The free-rider problem has been discussed a fair amount in the past few weeks in talking about health insurance, and the more I hear about it the less certain I am that there is really such a thing. There are free-riders, of course, in some sense of the term, but people rarely define the sense in which they are using it, and when you try to pin it down, the sense in which the free-rider problem constitutes a genuine problem becomes very elusive. For instance, children are in some sense always free-riders. Infants don't pay taxes; in fact, they don't do much at all except inconvenience other people. But they benefit from all sorts of collective action. If you look at the definitions most people use to describe free-riders, infants are clear examples, receiving benefits they do nothing to support. But obviously there is no problem with infants riding free on the system. No one complains that infants get the full benefits of fire, police, and other emergency services despite not contributing to the support of these services. Likewise, nobody claims about the massive free-rider problem of children receiving rather expensive public educations on public dime, all paid for by people who are manifestly not children.
Thus the mere fact that anyone is riding free on the system doesn't mean that there is any actual problem. If people receive services to which they are entitled, but are actually unable to help pay for them, there is likewise no free-rider problem: if they're entitled to the services independently of whether they can pay, then they are fully within their rights to take the services whether they pay for them or not. If the entitlement doesn't depend on the payment, who is paying for the service is a completely different issue from who is receiving it.
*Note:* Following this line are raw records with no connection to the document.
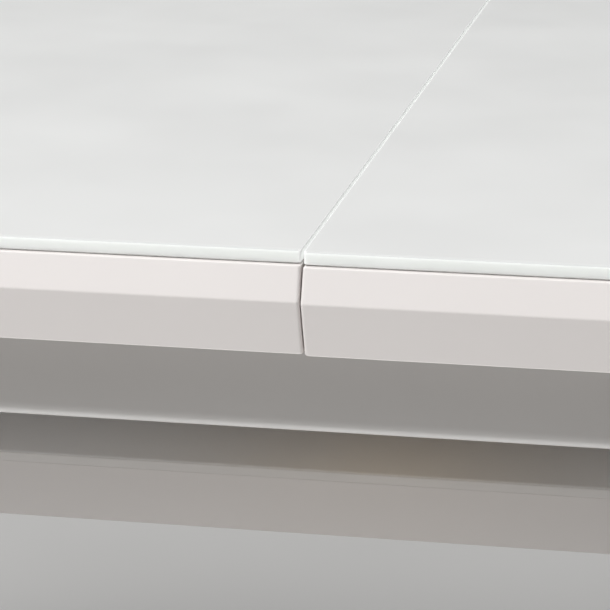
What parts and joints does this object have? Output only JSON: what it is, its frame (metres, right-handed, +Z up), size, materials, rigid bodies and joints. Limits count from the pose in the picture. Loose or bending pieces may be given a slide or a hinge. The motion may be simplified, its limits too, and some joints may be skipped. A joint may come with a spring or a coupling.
{
  "type": "extendable dining table",
  "caption": "White dining table whose glass-covered top parts at the middle on synchronised runners, with a loose insert leaf stored on hangers under the frame.",
  "frame": {"origin": "on the floor, under the middle of the closed top", "axes": "+X along the table's length, +Y from the front to the rear, +Z up"},
  "size_m": [1.5998, 0.8998, 0.76],
  "materials": {
    "white_lacquer": "satin white lacquer on fibreboard and wood",
    "white_glass": "satin white glass, coated on its underside, with polished slightly green edges",
    "bonding_film": "off-white bonding film",
    "zinc_steel": "zinc-plated pressed steel",
    "bright_steel": "bright zinc-plated fasteners",
    "runner_alloy": "natural extruded aluminium",
    "beech": "planed beech, unvarnished",
    "nylon": "natural nylon",
    "black_plastic": "fine-textured black plastic",
    "rubber": "moulded rubber",
    "felt": "grey pressed felt"
  },
  "bodies": {
    "frame": {"front_apron": "white_lacquer", "rear_apron": "white_lacquer", "left_apron": "white_lacquer", "right_apron": "white_lacquer", "leg_front_left": "white_lacquer", "leg_front_right": "white_lacquer", "leg_rear_left": "white_lacquer", "leg_rear_right": "white_lacquer", "leg_glides": "black_plastic", "corner_brackets": "zinc_steel", "leg_bolts": "bright_steel", "leg_nuts": "bright_steel", "cross_rail_left": "beech", "cross_rail_centre": "beech", "cross_rail_right": "beech", "rail_brackets": "zinc_steel", "bracket_screws": "bright_steel", "channel_front": "zinc_steel", "channel_rear": "zinc_steel", "mechanism_screws": "bright_steel", "channel_end_brackets": "zinc_steel", "channel_stops": "rubber", "pinion_bracket": "zinc_steel", "pinion_axle": "bright_steel", "leaf_hanger_left": "zinc_steel", "leaf_hanger_right": "zinc_steel", "hanger_screws": "bright_steel", "hanger_felts": "felt"},
    "left_half": {"left_board": "white_lacquer", "left_glass": "white_glass", "left_film": "bonding_film", "left_runner_front": "runner_alloy", "left_runner_rear": "runner_alloy", "left_sliders": "nylon", "left_screws": "bright_steel", "left_rack": "nylon", "left_dowels": "nylon", "latch_plates": "zinc_steel", "latch_pivots": "bright_steel"},
    "right_half": {"right_board": "white_lacquer", "right_glass": "white_glass", "right_film": "bonding_film", "right_runner_front": "runner_alloy", "right_runner_rear": "runner_alloy", "right_sliders": "nylon", "right_screws": "bright_steel", "right_rack": "nylon", "right_sockets": "nylon", "latch_keepers": "zinc_steel"},
    "gear": {"pinion": "nylon"},
    "front_latch": {"latch_lever_front": "black_plastic"},
    "rear_latch": {"latch_lever_rear": "black_plastic"},
    "leaf": {"leaf_board": "white_lacquer", "leaf_glass": "white_glass", "leaf_film": "bonding_film", "leaf_dowels": "nylon", "leaf_sockets": "nylon"}
  },
  "joints": [
    {"name": "left_slide", "type": "slide", "parent": "frame", "child": "left_half", "axis": [-1, 0, 0], "range_m": [0, 0.25]},
    {"name": "right_slide", "type": "slide", "parent": "frame", "child": "right_half", "axis": [1, 0, 0], "range_m": [0, 0.25]},
    {"name": "pinion_spin", "type": "hinge", "parent": "frame", "child": "gear", "pos_m": [0, 0, 0.7105], "axis": [0, 0, 1], "range_deg": [0, 720]},
    {"name": "front_latch_turn", "type": "hinge", "parent": "left_half", "child": "front_latch", "pos_m": [-0.045, -0.15, 0.722], "axis": [0, 0, 1], "range_deg": [0, 90]},
    {"name": "rear_latch_turn", "type": "hinge", "parent": "left_half", "child": "rear_latch", "pos_m": [-0.045, 0.15, 0.722], "axis": [0, 0, -1], "range_deg": [0, 90]},
    {"name": "leaf_slide", "type": "slide", "parent": "frame", "child": "leaf", "axis": [0, -1, 0], "range_m": [0, 0.28]}
  ],
  "couplings": [
    {"joint": "right_slide", "follows": "left_slide", "ratio": 1},
    {"joint": "pinion_spin", "follows": "left_slide", "rad_per_m": 50}
  ]
}
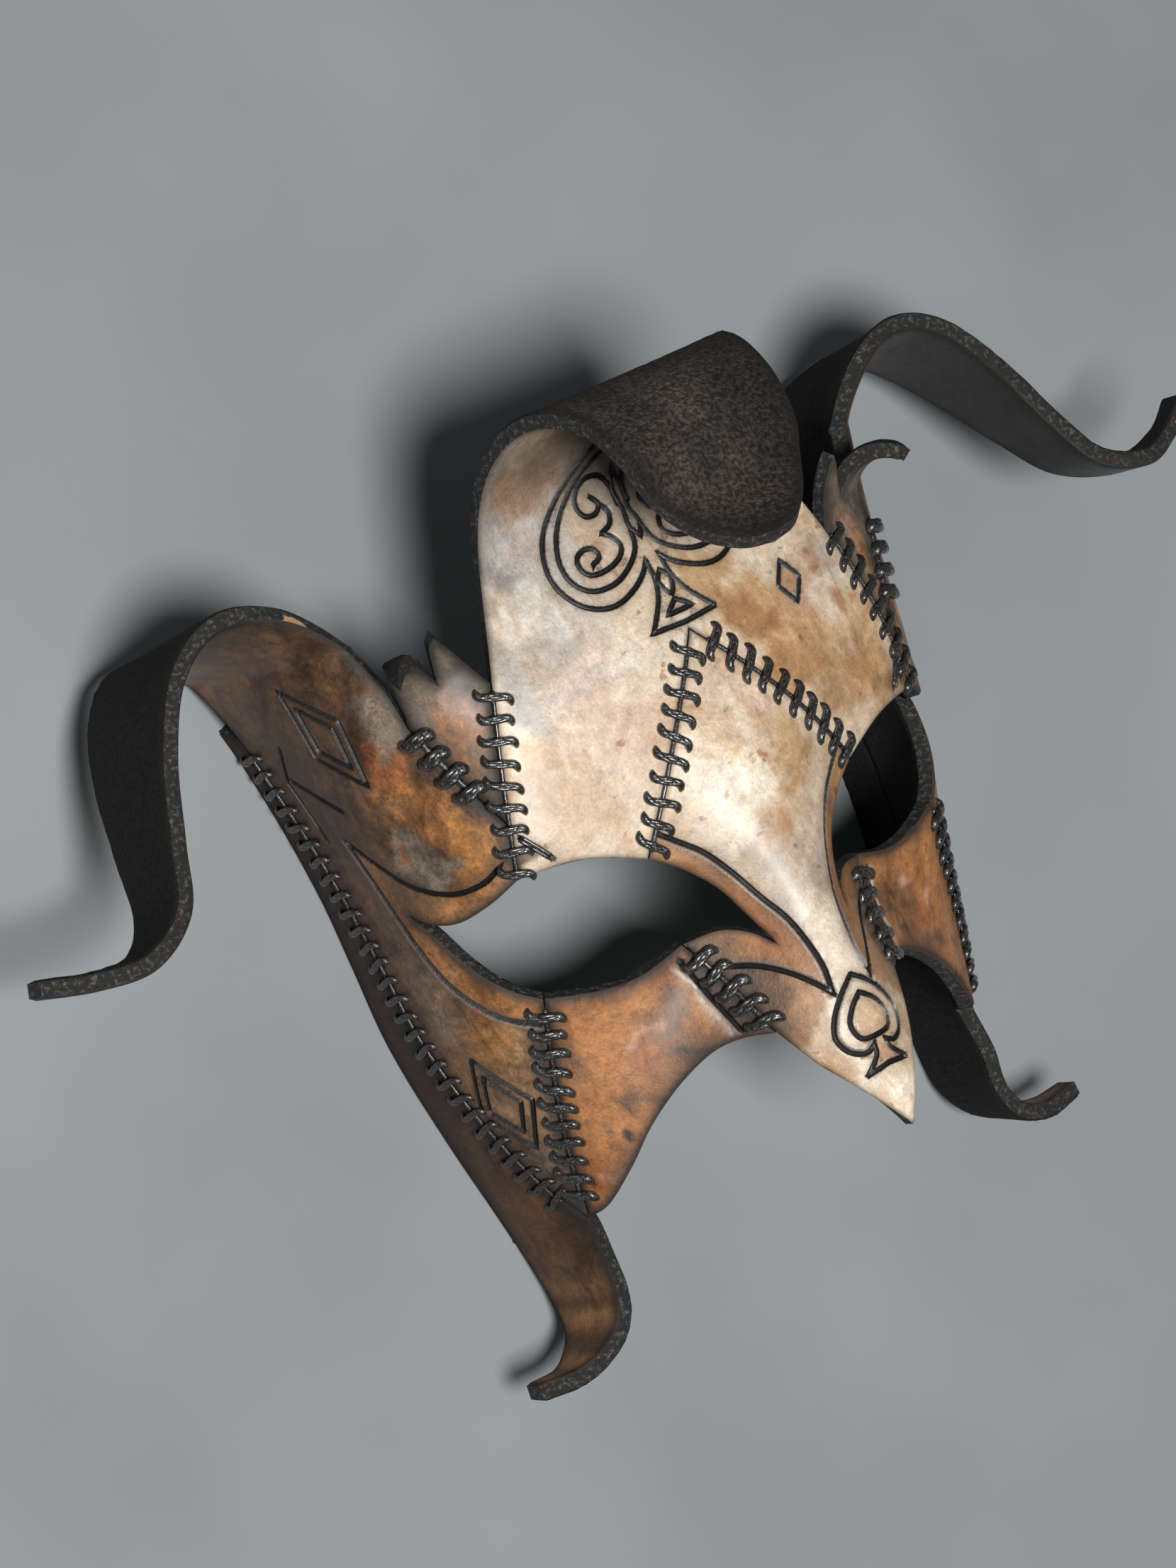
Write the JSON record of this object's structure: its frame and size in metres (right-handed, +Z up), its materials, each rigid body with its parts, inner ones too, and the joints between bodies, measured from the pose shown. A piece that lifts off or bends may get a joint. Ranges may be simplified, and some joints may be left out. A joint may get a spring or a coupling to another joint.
{
  "type": "jester half mask",
  "caption": "Tooled leather jester half mask with curled horns and tails and a rolled forehead point, laced together and lying face up.",
  "frame": {"origin": "centre of the underside of the mask's bounding box, on the surface it rests on", "axes": "+X to the viewer's right across the face with the mask seen from above, +Y from the chin side to the forehead, +Z up out of the face"},
  "size_m": [0.2754, 0.1712, 0.1005],
  "materials": {
    "bleached": "hand dyed, satin",
    "brown": "hand dyed, satin",
    "copper": "hand dyed, satin",
    "grey_brown": "hand dyed, worn",
    "dark": "hand dyed, satin",
    "thread": "waxed"
  },
  "bodies": {
    "root": {"forehead_panel": "bleached", "nose_panel": "bleached", "gusset_left": "grey_brown", "gusset_right": "grey_brown", "side_panel_left": "brown", "side_panel_right": "brown", "cheek_left": "copper", "cheek_right": "copper", "jaw_strip_left": "dark", "jaw_strip_right": "dark", "lacing_nose_top_left": "thread", "lacing_nose_top_right": "thread", "lacing_temple_left": "thread", "lacing_temple_right": "thread", "lacing_gusset_left": "thread", "lacing_gusset_right": "thread", "lacing_cheek_left": "thread", "lacing_cheek_right": "thread", "lacing_jaw_left": "thread", "lacing_jaw_right": "thread", "lacing_nose_low_left": "thread", "lacing_nose_low_right": "thread"}
  },
  "joints": []
}
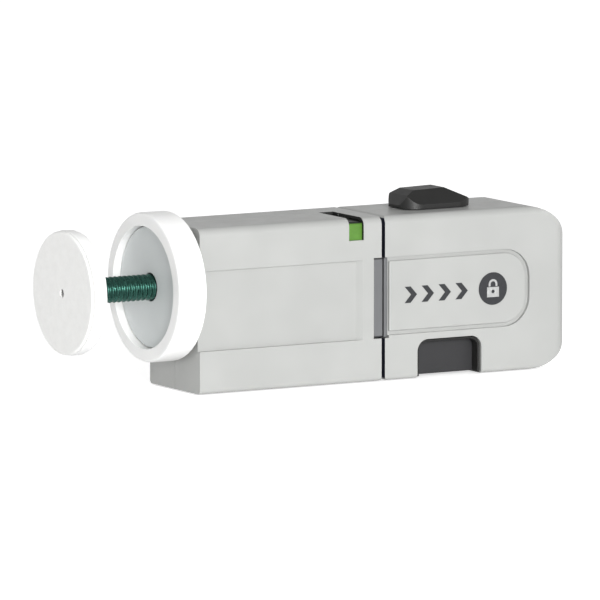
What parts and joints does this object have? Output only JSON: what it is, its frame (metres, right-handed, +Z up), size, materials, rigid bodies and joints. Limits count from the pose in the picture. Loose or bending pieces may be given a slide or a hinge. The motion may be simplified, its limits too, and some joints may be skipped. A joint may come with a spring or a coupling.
{
  "type": "stair gate latch",
  "caption": "Latch of a pressure-fit stair gate: wall cup on a threaded spindle, hand wheel and post housing on one side; lift-off handle with thumb slide and squeeze trigger on the other.",
  "frame": {"origin": "middle of the underside: halfway from the wall pad's face to the handle's far end, on the plane where the two shells of each half meet, at the height of the flat underside", "axes": "+X runs along the gate from the wall towards the leaf, -Y is the front, +Z is up"},
  "size_m": [0.2074, 0.056, 0.0696],
  "materials": {
    "shell_plastic": "light silver grey, fine satin moulding texture",
    "white_plastic": "white, semi-gloss",
    "cap_plastic": "mid grey, satin",
    "keeper_plastic": "grey, satin",
    "trigger_plastic": "dark grey, satin",
    "slide_plastic": "black, fine texture",
    "natural_plastic": "unpainted natural nylon",
    "flag_plastic": "green shut zone, red open zone, black top",
    "zinc_steel": "zinc-plated",
    "spring_steel": "drawn spring wire and ground pin",
    "pad_rubber": "soft white rubber"
  },
  "bodies": {
    "housing": {"housing_front": "shell_plastic", "housing_rear": "shell_plastic", "post_socket": "white_plastic", "spindle_guide": "natural_plastic", "bearing_bush": "natural_plastic", "thrust_washer": "zinc_steel", "keeper": "keeper_plastic", "indicator_spring": "spring_steel", "housing_screw_1": "zinc_steel", "housing_screw_2": "zinc_steel", "housing_screw_3": "zinc_steel", "housing_screw_4": "zinc_steel"},
    "indicator": {"indicator_flag": "flag_plastic"},
    "wheel": {"hand_wheel": "white_plastic", "wheel_cap": "cap_plastic", "spindle_nut": "zinc_steel"},
    "spindle": {"spindle": "zinc_steel"},
    "cup": {"wall_cup": "white_plastic", "wall_pad": "pad_rubber"},
    "handle": {"handle_front": "shell_plastic", "handle_rear": "shell_plastic", "badge_plate": "shell_plastic", "latch_face": "keeper_plastic", "rail_block": "white_plastic", "chassis": "natural_plastic", "crank_pin": "spring_steel", "bolt_spring": "spring_steel", "trigger_spring_front": "spring_steel", "trigger_spring_rear": "spring_steel", "trigger_frame_front": "slide_plastic", "trigger_frame_rear": "slide_plastic", "handle_screw_1": "zinc_steel", "handle_screw_2": "zinc_steel", "handle_screw_3": "zinc_steel", "handle_screw_4": "zinc_steel"},
    "thumb_slide": {"thumb_slide": "slide_plastic", "slide_screw": "zinc_steel", "upper_bolt": "natural_plastic"},
    "trigger": {"trigger": "trigger_plastic"},
    "crank": {"crank": "natural_plastic"},
    "lower_bolt": {"lower_bolt": "natural_plastic"}
  },
  "joints": [
    {"name": "wheel_turn", "type": "hinge", "parent": "housing", "child": "wheel", "pos_m": [-0.06345, 0, 0.039], "axis": [-1, 0, 0], "range_deg": [-3600, 3960]},
    {"name": "spindle_travel", "type": "slide", "parent": "housing", "child": "spindle", "axis": [-1, 0, 0], "range_m": [-0.0201, 0.0221]},
    {"name": "cup_swivel", "type": "hinge", "parent": "spindle", "child": "cup", "pos_m": [-0.09945, 0, 0.039], "axis": [1, 0, 0], "continuous": true},
    {"name": "handle_lift", "type": "slide", "parent": "housing", "child": "handle", "axis": [0, 0, 1], "range_m": [0, 0.016]},
    {"name": "thumb_draw", "type": "slide", "parent": "handle", "child": "thumb_slide", "axis": [1, 0, 0], "range_m": [0, 0.01], "stiffness_N_per_m": 350, "springref_m": -0.012, "deforming": ["bolt_spring"]},
    {"name": "indicator_travel", "type": "slide", "parent": "housing", "child": "indicator", "axis": [1, 0, 0], "range_m": [0, 0.0061], "deforming": ["indicator_spring"]},
    {"name": "trigger_squeeze", "type": "slide", "parent": "handle", "child": "trigger", "axis": [0, 0, 1], "range_m": [0, 0.004], "stiffness_N_per_m": 700, "springref_m": -0.004, "deforming": ["trigger_spring_front", "trigger_spring_rear"]},
    {"name": "crank_turn", "type": "hinge", "parent": "handle", "child": "crank", "pos_m": [0.04355, 0, 0.028], "axis": [0, -1, 0], "range_deg": [0, 30.5]},
    {"name": "lower_bolt_draw", "type": "slide", "parent": "handle", "child": "lower_bolt", "axis": [1, 0, 0], "range_m": [0, 0.0036]}
  ],
  "couplings": [
    {"joint": "spindle_travel", "follows": "wheel_turn", "m_per_rad": 0.00031831},
    {"joint": "indicator_travel", "follows": "thumb_draw", "ratio": 0.6},
    {"joint": "crank_turn", "follows": "trigger_squeeze", "rad_per_m": 128},
    {"joint": "lower_bolt_draw", "follows": "trigger_squeeze", "ratio": 0.86}
  ]
}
The one is simply not relevant to the other. And in fact a lot of services and benefits are set up this way precisely so that no one will miss out even if they can't pay. It's not the only reason, but it is one of the reasons we engage in collective action in the first place -- so that some people can ride free, if they have to.
What most people are really talking about when talking about the free-rider problem is evasion of the responsibility to contribute, perhaps combined with the question of how to make the system sustainable. But this is a completely different matter from people receiving benefits and services to which they do not contribute. We see this with the infant case: the reason there is no problem with infants riding free on the system is that they have no responsibility to contribute. But the reverse direction shows it as well: someone may have the responsibility to contribute even if they themselves don't benefit at all. We see this with taxes: as a citizen your tax responsibilities are set without any regard whatsoever for whether you get any benefits at all. To be sure, virtually everyone who pays taxes does receive benefits that are supported by taxes. But there is no intrinsic necessity to this, and the responsibility itself is not fixed (for instance) with any concern for whether the rich are getting their fair share given all that they put in, or whether they are in fact just subsidizing a lot of poor people who can't pay taxes. The sort of collective action involved in government simply doesn't work that way. We do it because we all recognize the benefit; only then does the practical problem arise of how to make the benefit sustainable, and this happens any way we can manage it. Only in light of this plan for sustainability does the responsibility to contribute actually get decided, and the best plan for sustainability might well allow for, or even guarantee, free-riders. And if it's really the best plan for sustainability, there is simply no problem with there being free-riders.
So the problems people are really talking about have nothing whatsoever to do with whether anyone is riding free on the system; what people are really talking about are responsibility-evaders who endanger the sustainability of the system. Whether the free-riders are responsibility-evaders, or vice versa, has to be shown, not assumed. And thus the whole talk of free-riders ends up being otiose and obfuscating; all the work is done by assumptions about who is responsible for contributing. Which is perhaps a good thing, since if we actually understood 'free-rider problem' as broadly as Hardin does in the SEP link above, we are almost all free-riding almost all the time.
I think the problem here is that there is a genuine abstract 'free-rider problem', in game-theoretical discussion of the logic of collective action, that has begun to be used to model all sorts of behaviors that don't necessarily meet the original game-theoretical assumptions (e.g., that responsibility is equal or at least proportional to ability to contribute and that the benefits are made possible by consent of the contributors), and which has no moral or political implications on its own, being simply a problem about optimal and suboptimal strategies. But we all know the irritating character of the Freeloader who manages unfairly to get by on our work rather than his own. So the combination of these leads to people using some loose, vague mix of these to describe all sorts of situations that seem unfair. But it doesn't actually contribute anything. What you really want to know is whether the system is worth it, whether it is sustainable, what division of responsibilities is best for sustaining the worthwhile systems, who is actually evading their actual responsibilities, and what can be done (if anything) to prevent such evasions. These make the problem precise, whereas it seems to me, more and more, that 'the free-rider problem' is just thrown in as a vague diagnosis without much critical examination, and always signals that the discussion is going to become less useful.